Initial setup was as straightforward as I remembered it on my other Android tablet, though since I have two factor authentication turned on I needed to use the “web login” to complete the setup. A minor hitch at best. Gmail, G+, Hangouts, etc. all “just worked”. It even came mostly charged, and it connected to my wireless network without issue.
It comes with stock Android 4.3 and my oh my is this a leap from 4.1 (I haven’t used 4.2). Hands down, my favorite feature is multiple user accounts. I have an account, and Charlotte has an account, and switching between the two is as easy as going ot the lock screen and back. We don’t have any sort of restrictions on the accounts, but there is an option to set up a “limited access” account. I’m sure that will be handy when Sylvia wants to play Angry Birds. The other big change for me is a “favorites” bar kind of area. No matter which “desktop” you are on, this bar exists. No more having to swipe around trying to remember where you put your email app launch icon.

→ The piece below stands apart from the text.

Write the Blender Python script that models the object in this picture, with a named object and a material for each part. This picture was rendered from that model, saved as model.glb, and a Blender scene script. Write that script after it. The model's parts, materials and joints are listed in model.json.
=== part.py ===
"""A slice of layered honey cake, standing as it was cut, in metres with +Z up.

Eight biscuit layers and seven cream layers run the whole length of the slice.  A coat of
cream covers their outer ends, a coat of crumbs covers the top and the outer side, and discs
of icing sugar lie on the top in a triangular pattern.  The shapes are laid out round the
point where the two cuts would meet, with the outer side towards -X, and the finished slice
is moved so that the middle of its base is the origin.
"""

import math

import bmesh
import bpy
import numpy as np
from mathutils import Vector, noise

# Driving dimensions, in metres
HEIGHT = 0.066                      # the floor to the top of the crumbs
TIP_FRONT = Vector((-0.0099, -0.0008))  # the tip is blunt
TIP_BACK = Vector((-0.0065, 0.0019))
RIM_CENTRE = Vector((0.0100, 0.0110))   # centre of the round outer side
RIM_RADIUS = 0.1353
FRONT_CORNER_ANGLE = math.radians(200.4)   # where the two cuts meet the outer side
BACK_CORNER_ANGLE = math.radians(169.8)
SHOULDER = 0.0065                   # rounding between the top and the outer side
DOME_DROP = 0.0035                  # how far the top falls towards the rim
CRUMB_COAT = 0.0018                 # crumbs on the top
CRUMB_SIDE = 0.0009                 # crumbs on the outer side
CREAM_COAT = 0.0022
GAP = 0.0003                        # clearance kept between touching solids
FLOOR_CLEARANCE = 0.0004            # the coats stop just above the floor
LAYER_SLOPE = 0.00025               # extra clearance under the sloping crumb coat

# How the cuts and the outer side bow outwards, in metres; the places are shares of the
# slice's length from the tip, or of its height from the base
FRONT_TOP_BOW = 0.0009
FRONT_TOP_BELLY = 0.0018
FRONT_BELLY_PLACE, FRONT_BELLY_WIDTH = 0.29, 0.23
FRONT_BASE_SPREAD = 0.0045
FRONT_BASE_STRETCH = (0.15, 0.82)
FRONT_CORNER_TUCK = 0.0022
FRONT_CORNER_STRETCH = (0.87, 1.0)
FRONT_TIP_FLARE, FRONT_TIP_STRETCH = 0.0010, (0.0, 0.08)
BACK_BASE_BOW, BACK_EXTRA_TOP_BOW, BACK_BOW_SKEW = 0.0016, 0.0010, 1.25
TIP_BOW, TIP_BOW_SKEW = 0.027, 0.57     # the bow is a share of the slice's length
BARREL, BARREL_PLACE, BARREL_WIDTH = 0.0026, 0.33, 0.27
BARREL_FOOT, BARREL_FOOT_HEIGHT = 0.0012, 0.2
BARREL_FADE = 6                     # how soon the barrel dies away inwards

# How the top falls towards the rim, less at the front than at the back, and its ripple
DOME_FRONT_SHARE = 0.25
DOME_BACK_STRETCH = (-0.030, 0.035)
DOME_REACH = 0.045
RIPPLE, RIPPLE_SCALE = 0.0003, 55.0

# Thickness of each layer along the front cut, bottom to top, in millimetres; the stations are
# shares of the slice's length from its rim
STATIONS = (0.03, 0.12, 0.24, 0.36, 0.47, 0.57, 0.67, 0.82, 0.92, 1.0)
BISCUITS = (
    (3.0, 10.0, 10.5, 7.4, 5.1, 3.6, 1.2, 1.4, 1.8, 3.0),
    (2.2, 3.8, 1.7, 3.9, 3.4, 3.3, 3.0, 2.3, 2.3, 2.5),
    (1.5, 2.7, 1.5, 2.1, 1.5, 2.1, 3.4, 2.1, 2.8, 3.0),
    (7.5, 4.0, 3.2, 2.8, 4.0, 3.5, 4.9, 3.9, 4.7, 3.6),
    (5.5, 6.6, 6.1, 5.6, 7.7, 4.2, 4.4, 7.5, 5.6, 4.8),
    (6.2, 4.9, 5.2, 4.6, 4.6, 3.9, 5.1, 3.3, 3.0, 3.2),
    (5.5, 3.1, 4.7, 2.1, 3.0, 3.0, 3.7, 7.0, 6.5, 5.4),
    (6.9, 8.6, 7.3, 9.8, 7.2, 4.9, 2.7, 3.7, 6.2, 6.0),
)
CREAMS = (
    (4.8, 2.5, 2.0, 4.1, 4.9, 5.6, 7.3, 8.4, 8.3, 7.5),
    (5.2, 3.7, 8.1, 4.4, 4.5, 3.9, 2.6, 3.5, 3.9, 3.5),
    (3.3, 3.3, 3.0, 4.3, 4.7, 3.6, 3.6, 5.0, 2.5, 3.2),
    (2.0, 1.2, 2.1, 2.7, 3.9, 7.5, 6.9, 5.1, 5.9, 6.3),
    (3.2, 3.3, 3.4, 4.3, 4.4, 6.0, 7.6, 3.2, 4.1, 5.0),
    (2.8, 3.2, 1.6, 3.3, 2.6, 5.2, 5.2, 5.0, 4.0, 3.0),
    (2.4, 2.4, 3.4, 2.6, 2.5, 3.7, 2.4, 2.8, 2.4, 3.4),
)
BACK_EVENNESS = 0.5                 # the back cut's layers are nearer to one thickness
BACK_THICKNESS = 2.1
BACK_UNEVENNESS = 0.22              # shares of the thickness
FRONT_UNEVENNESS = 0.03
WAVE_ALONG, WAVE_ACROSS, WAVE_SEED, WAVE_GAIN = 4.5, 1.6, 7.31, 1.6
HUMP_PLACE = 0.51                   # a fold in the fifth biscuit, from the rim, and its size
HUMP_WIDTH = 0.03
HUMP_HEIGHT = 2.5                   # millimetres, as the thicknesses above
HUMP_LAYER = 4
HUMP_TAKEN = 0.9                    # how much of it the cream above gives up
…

The system settings now swipe down from the top, rather than having to tap a corner, and that’s pretty cool. The settings panel is a bit nicer, but not much has changed here. It’s very workable. The screen is an absolute joy to behold. Seriously it is very sharp, and way outshines the screen on my Transformer Prime.
The default software is what you’d expect: all the Google apps you’d expect (Gmail, G+, Hangouts, etc.), and even Google Keep, which I don’t know if I will use or not. I’m not big on note-taking apps, so probably not, but hey, it’s there. For someone who sold himself to Google years ago, the default software is fine. Web browsing is handled with Chrome. I haven’t bothered with any other browser on this device, but it works good. The new Google Keyboard for screen typing is a nice improvement over the old one and even has some Swype-esque features. Google Play is there in all its glory, and all my previously purchased or downloaded apps were available for me to install.

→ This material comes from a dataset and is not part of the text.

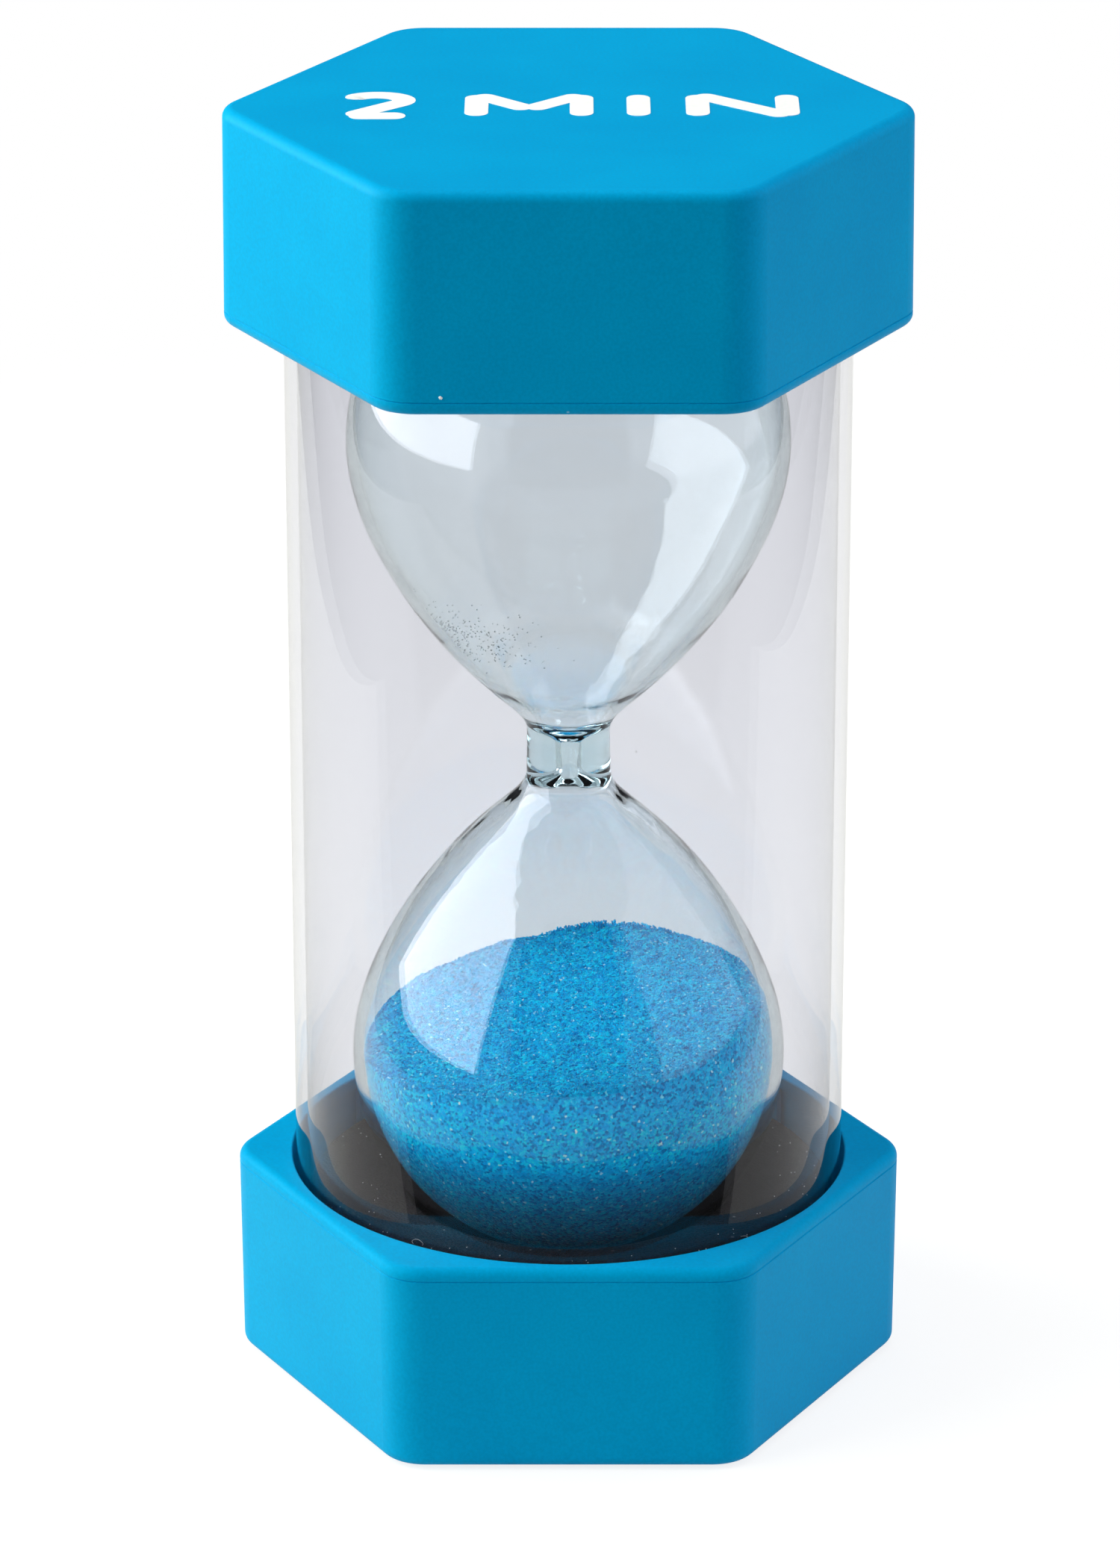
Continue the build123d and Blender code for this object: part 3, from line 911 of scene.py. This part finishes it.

I haven’t done a lot of serious work on this tablet, but the responsiveness is really, really solid. I haven’t seen one instance of stutter, slowdown, or other hiccup. It is also nice and bright, and while others have complained of dead pixels, I haven’t seen any. Unlike a lot of tablets, this one actually has stereo speakers, on the “top and bottom”, and they can get surprisingly loud.

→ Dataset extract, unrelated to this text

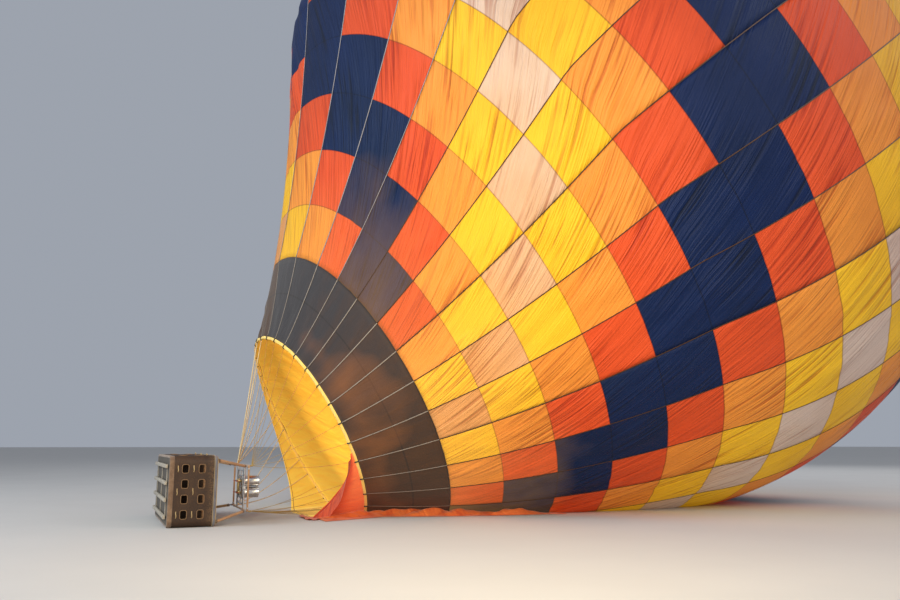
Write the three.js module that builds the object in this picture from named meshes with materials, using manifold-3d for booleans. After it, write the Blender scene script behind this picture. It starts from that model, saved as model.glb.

The rear facing camera...is certainly a camera. It works about as well as any other tablet camera I’ve used, though the lack of flash is somewhat disappointing. Still, it gets the job done. The 4.3 camera app is weird, but once I got used to it, it works pretty well.
I was excited to test the wireless performance vs. the Transformer Prime, and at first I was pretty disappointed. It was better, but only a tiny bit better rather than the significant performance increase I saw between the Prime and my old Asus netbook. After a little poking around on the Intarwebs, I saw some posts indicating that NFC could be interfering with the wireless reception, so I turned it off. This did improve things to a solid level, but my netbook outshines both tablets for whatever reason. It is much less of an issue now that I’ve bought a powerline Wireless extender, which gives me wireless throughout the entire house, but I can still see a difference between my Prime and the Nexus 7. All in all, it’s perfectly serviceable.
Battery life is pretty good, though I’ve not done any formal testing. If one is good about turning off the wireless, it will go a good while between charges, and even under fairly regular use it only needs charging every 3 to 4 days. Charlotte uses it for reading, browsing, checking email, and watching TED talks and hasn’t complained.
Browsing seems fast, certainly faster than on my Prime for whatever reason, though Flash is no longer a thing without resorting to side loading. Honestly, I haven’t missed it and reading web comics from the comfort of my bed is a fine way to wind down an evening. Apps seem to be quicker to react too, except the Kindle App which has always been slow for whatever reason. Eh, it works.
I am very impressed with this tablet. The screen is the best one I’ve ever seen, at least as nice as the “Retina” screen on the current generation of iPads, even if it is smaller. I like the 7” form factor a lot more than I thought I would, though I think I still prefer the 10” size for a lot of things. Charlotte can chime in here, but I’m pretty sure she really likes it. Stock Android is a fine experience, and 4.3 is a great way to get into it. The price isn’t bad either ($280 for the 32GB model, $230 for the 16GB model), considering what you get. On a scale of 5 frowny faces to 5 smiley faces, I give this a solid 4 smileys.